Ricky Van was drawn to country music by his older brother, who enticed him into a role as a singer and guitar player in his band by offering the 14-year-old a chance to drive his Fairlane 289.  Ricky Van accepted, and the brothers played fish fries, clubs and living rooms, learning the basics of country music and of putting on a good show.  He supported himself with side jobs ranging from pipefitting to pumping gas, and dreamed of a life in music.

He began taking trips to Nashville to develop contacts and sit in with nightclub bands, eventually moving to take his shot at the big time.  One of his wife Bettye's co-workers was married to The Tennessean's Jerry Thompson, who took a shine to both Ricky and his voice, and secured him the audition that won him a record deal.

What followed was an incredible period of creativity and success.  Wild-Eyed Dream, Living Proof, RVS III, and Backroads all went platinum.  Ricky Van won every major newcomer's award in 1988, and followed with the CMA's Male Vocalist of the Year and TNN/Music City News' Male Artist and Entertainer of the Year awards.

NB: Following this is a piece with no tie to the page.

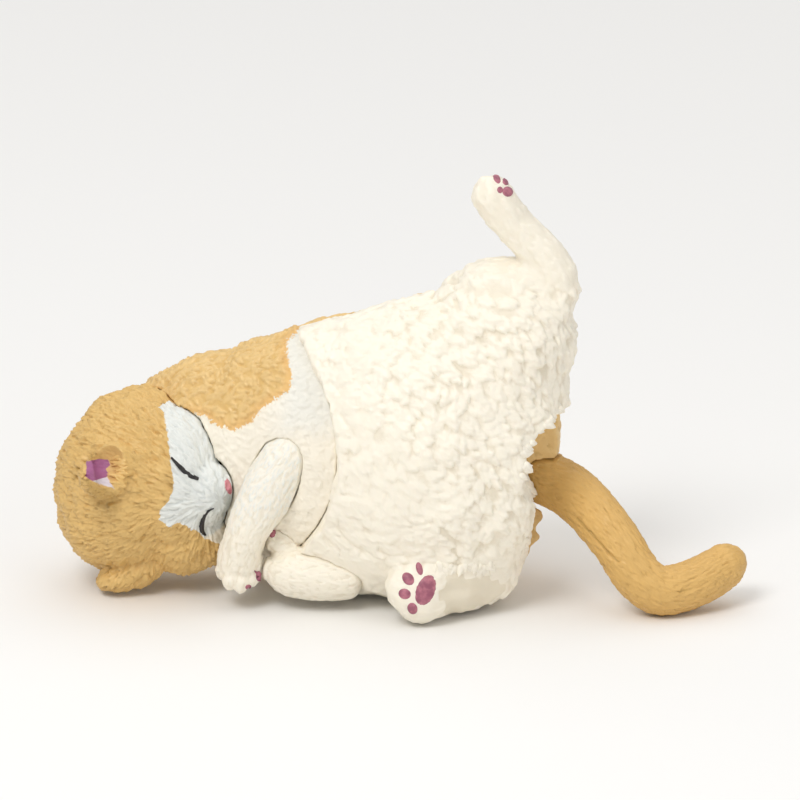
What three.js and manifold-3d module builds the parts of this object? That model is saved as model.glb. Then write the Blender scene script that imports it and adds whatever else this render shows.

There was more.  He did Christmas and Gospel albums that both went Platinum.  He wrote a children's book called Tales Tales From A Duck Named Quacker that quickly became a favorite of children and adult alike.  He moved from hosting televised awards to appearing in TV shows like the perennial favorite "Baywatch." his reputation secure, he became one of the industry's must successful live acts, establishing a fan base that allows him to tour extensively to this day.

Once a reluctant flyer, Ricky Van faced his fears head-on and is now a licensed pilot.  He is also an active gardener and cattle-raiser, but his prime passion, of course, remains the music that has been at the core of his existence since he was a teenager.

"Walking on stage is still the best," he says.  "In fact, as I continue to gain perspective on my life an career, it's even better than it used to be,  because I feel more of the pleasure of performing and less pressure.  On stage is were it all comes together for me."

It's a sentiment his legions of fans will heartily second.